Photo by zedzap/Flickr CC
Hola! Our four days in Cuba for the Havana Bienal art exposition were, in an odd way, like a return to our childhoods. The cars in the streets were the kind that we learned to drive back in the '50s. Big old Buicks and Oldsmobiles being held together not by mechanics but, as the locals say, by "magicians" were prominent among the few cars in the most lightly trafficked city we have ever seen. No parking problems here--on most blocks no cars. At least there's hardly any congestion getting around, and little smog.
The bones of the city are elegant and European, but most buildings look like nothing has been done to them in 50 years--no paint, no repairs, courtyards without gardens. Frankly, the housing stock is a wreck. When you walk down the streets and look into buildings, you see mostly dark, empty caverns--retail stores are virtually non-existent. What would be fantastic waterfront locations elsewhere in the world are simply abandoned or in total disrepair. Still, Havana is a gorgeous city, right on the water, with the prospect of an exciting future.
We filled our short stay with walks around Old Havana (lots of churches and lovely squares), daiquiris at the Hemingway-made-famous Floridita, sitting at cafes while drinking beer from tall cylinders with containers of ice up the center, visits to artists' homes, plenty of Bienal exhibitions, and, naturally, eating.
Cuba is still Communist, of course. But it doesn't feel like the Russia we visited in the '70s. In Havana we felt comfortable saying anything, and the locals were friendly, speaking to us freely about their lives and how they earned money. Sure, just about everybody works for the state, and we assume the state owns all the property; but people seem surprisingly happy (even though they still have rationing), and are planning for the future with universal optimism about Obama.
Copyright Nina and Tim Zagat
As for the art world, most artists we met through the Bienal were well established, with their prices tied to the world art markets. Artists who can sell a painting for $5,000 to $10,000 are among the richest people in the country.
In comparison, Cuban doctors and engineers generally earn $18 a month. They supplement their government incomes by moonlighting in any job where tips in CUCs (convertible currency worth 24 times the local pesos and complicated to exchange) are available. One doctor we met said he makes more money from tips as a waiter in one night than he does as a doctor in one month. On the other hand, we continually heard how good and available Cuban medical care and education are.
"The greatest achievements of Communism are health care, sports, and education. The greatest failures of Communism are breakfast, lunch, and dinner."

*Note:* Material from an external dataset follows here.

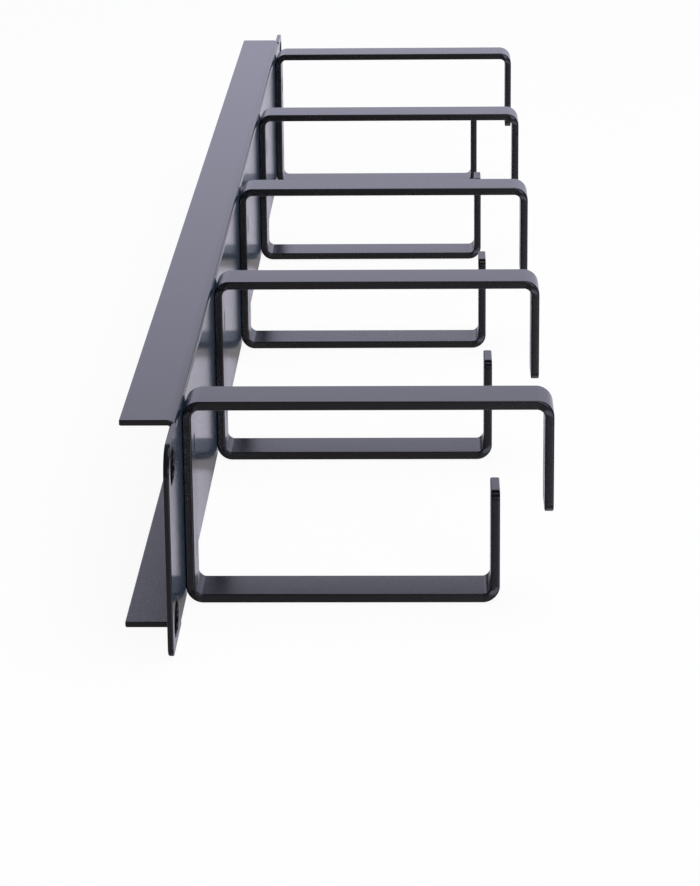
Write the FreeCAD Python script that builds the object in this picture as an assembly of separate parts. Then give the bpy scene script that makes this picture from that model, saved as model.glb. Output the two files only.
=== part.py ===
import FreeCAD
import Part

import math
import os

# Horizontal cable manager, one rack unit high, for a 19-inch rack.
#
# A folded steel panel carries five open rings of bent steel strip, spot welded to its face.
# Cables run along the panel inside the rings. They go in sideways, up through the gap between
# each ring's two lips, and the lips overlap so that they don't fall out again.
#
# Frame, in millimetres: X runs along the rack's width, -Y is the front, where the rings are, and
# +Z is up. The origin is the centre of the four rack slots, on the rear face of the ears, which
# is the plane that meets the rack's rails.

Vector = FreeCAD.Vector

# ---- driving dimensions ------------------------------------------------------------------------

# Rack standard
RACK_WIDTH = 482.6           # over both ears
SLOT_SPACING_X = 465.1       # between the two columns of rack holes
SLOT_SPACING_Z = 31.75       # between the outer holes of one rack unit

# Panel: one folded sheet, its flanges turned back from the face
PANEL_HEIGHT = 44.0
SHEET = 1.2                  # thickness
FLANGE_DEPTH = 11.5          # from the front of the face to a flange's rear edge
FOLD_RADIUS = 1.8            # outside of each fold
EAR_LENGTH = 19.7            # bare face past each end of the flanges
EAR_HEIGHT = 42.8
EAR_UPPER_CORNER = 6.0       # radius of the ears' upper outer corners
EAR_LOWER_CORNER = 2.0       # radius of their lower ones
SLOT_LENGTH = 10.5
SLOT_WIDTH = 6.8

# Rings: flat strip bent to an open hook, its lower arm shorter than its upper one
RING_COUNT = 5
RING_SPACING = 100.8
STRIP_WIDTH = 12.0
STRIP = 1.9                  # thickness
RING_HEIGHT = 43.4
UPPER_REACH = 76.0           # from the panel's face to the outside of the upper lip
LOWER_REACH = 65.0           # from the panel's face to the outside of the lower lip
LIP_LENGTH = 24.0            # each lip, its bend included
BEND_RADIUS = 3.5            # outside of each bend
LIP_CORNER = 2.0             # radius of the corners at both ends of the strip

# Spot welds: two to a ring, one above the other
WELD_SPACING = 21.6
WELD_DIAMETER = 5.6
WELD_DEPTH = 0.2             # of the dish that an electrode leaves
WELD_SLOPE = 0.5             # width of the dish's sloping rim

# Every cut edge is broken before the powder coat goes on
EDGE_BREAK = 0.2

# ---- derived places ----------------------------------------------------------------------------

FRONT_Y = -SHEET                             # front of the panel's face
REAR_Y = 0.0                                 # back of the face and of the ears
FLANGE_REAR_Y = FRONT_Y + FLANGE_DEPTH
FLANGE_END_X = RACK_WIDTH / 2 - EAR_LENGTH
FLAT_HALF_HEIGHT = PANEL_HEIGHT / 2 - FOLD_RADIUS    # of the face between its folds
EAR_ROOT = SHEET                             # how far an ear reaches into that flat
RING_PLACES = [(i - (RING_COUNT - 1) / 2) * RING_SPACING for i in range(RING_COUNT)]
WELD_HEIGHTS = (-WELD_SPACING / 2, WELD_SPACING / 2)

FORWARD = Vector(0, -1, 0)
BACKWARD = Vector(0, 1, 0)


# ---- finding edges -----------------------------------------------------------------------------

def near(value, target):
    """Whether two lengths are the same."""
    return abs(value - target) < 1e-6


def edges_where(shape, test):
    """The edges of a shape whose middle passes a test."""
    return [edge for edge in shape.Edges if test(edge.CenterOfMass)]


# ---- bent sheet and strip ----------------------------------------------------------------------

def offset_corners(corners, distance):
    """Corners of an open path in the Y-Z plane, moved sideways to the left of its direction."""
    ways = [(b - a).normalize() for a, b in zip(corners, corners[1:])]
    lefts = [Vector(0, -way.z, way.y) for way in ways]
    moved = [corners[0] + lefts[0] * distance]
    for corner, before, after in zip(corners[1:-1], lefts, lefts[1:]):
        mitre = distance / (1 + before.dot(after))
        moved.append(corner + (before + after) * mitre)
    moved.append(corners[-1] + lefts[-1] * distance)
    return moved


def rounded_path(corners, radius):
    """Edges along an open path: straight runs, with a tangent arc at each corner."""
    edges = []
    start = corners[0]
    for before, corner, after in zip(corners, corners[1:], corners[2:]):
        back = (before - corner).normalize()
        ahead = (after - corner).normalize()
        half_angle = back.getAngle(ahead) / 2
        tangent = radius / math.tan(half_angle)
        arc_depth = radius / math.sin(half_angle) - radius
        arc_start = corner + back * tangent
        arc_middle = corner + (back + ahead).normalize() * arc_depth
        arc_end = corner + ahead * tangent
        edges.append(Part.LineSegment(start, arc_start).toShape())
        edges.append(Part.Arc(arc_start, arc_middle, arc_end).toShape())
        start = arc_end
    edges.append(Part.LineSegment(start, corners[-1]).toShape())
    return edges


def bent_metal(outer_corners, thickness, outer_radius, width):
    """Sheet or strip bent along a path in the Y-Z plane, centred on X = 0.

    outer_corners are where the outside faces would meet if the bends were sharp, in an order
    that has the metal on the left. A bend keeps the thickness, so its two arcs share a centre.
    """
    inner_corners = offset_corners(outer_corners, thickness)
    outside = rounded_path(outer_corners, outer_radius)
    inside = rounded_path(inner_corners[::-1], outer_radius - thickness)
    far_end = Part.LineSegment(outer_corners[-1], inner_corners[-1]).toShape()
    near_end = Part.LineSegment(inner_corners[0], outer_corners[0]).toShape()
    section = Part.Face(Part.Wire(outside + [far_end] + inside + [near_end]))
    section.translate(Vector(-width / 2, 0, 0))
    return section.extrude(Vector(width, 0, 0))


# ---- cutters -----------------------------------------------------------------------------------

def rack_slot(centre):
    """Cutter for one round-ended slot, long in X, through an upright sheet."""
    radius = SLOT_WIDTH / 2
    reach = SLOT_LENGTH / 2 - radius
    outline = [
        Part.LineSegment(Vector(-reach, 0, radius), Vector(reach, 0, radius)),
        Part.Arc(
            Vector(reach, 0, radius), Vector(reach + radius, 0, 0), Vector(reach, 0, -radius)
        ),
        Part.LineSegment(Vector(reach, 0, -radius), Vector(-reach, 0, -radius)),
        Part.Arc(
            Vector(-reach, 0, -radius), Vector(-reach - radius, 0, 0), Vector(-reach, 0, radius)
        ),
    ]
    face = Part.Face(Part.Wire([piece.toShape() for piece in outline]))
    face.translate(centre + BACKWARD * SHEET)
    return face.extrude(FORWARD * (3 * SHEET))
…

And what about the food? We expected to find exciting Cuban cuisine with dishes we've never had before. We didn't. What we ate pretty much boiled down to rice and beans and pork and chicken, with salad being "too risky." The best restaurant we visited was a relatively new Spanish place, Templete, which was attractive and fun. The best Cubano we had was at the great old hotel of Havana, the Nacionale, where we stayed--but it lacked the spicy tang of the best Cubanos we had tasted previously.
Some of the places we tried were charming, such as Paladar la Guarida (the site of the movie Strawberry and Chocolate), but there was no cutting-edge food. A few other touted stops are El Alijibe (just chicken), El Palenque (pork), Los Nardos, Ambos Mundos, and La Dominica. Overall, we'd stick to the Cuban food we have in the U.S. (see zagat.com), especially in NYC or Miami.
Copyright Nina and Tim Zagat
The food letdown was somewhat ameliorated by the fact that every meal was supported by nonstop mojitos. Tim's problem was that he doesn't like mojitos--Nina's problem was that she does, and skip the bitters. This led to an unusually large number of naps.
We asked other members of our group to rate the food, decor, and service at the restaurants we visited. The ratings on our 30-point scale averaged 17 for food, 16 for decor, and 14 for service. Given that tips play such a large part in the economic life, we were surprised that service wasn't more "hospitable" or "attentive."
To sum up, here's what one local said: "The greatest achievements of Communism are health care, sports, and education. The greatest failures of Communism are breakfast, lunch, and dinner."
Once local ingredients become plentiful from Cuba's rich land and entrepreneurship returns to fashion, a return to Cuba should be a great experience. Havana is there, just waiting to be revived! And it's only a 35-minute flight from Miami. Hola.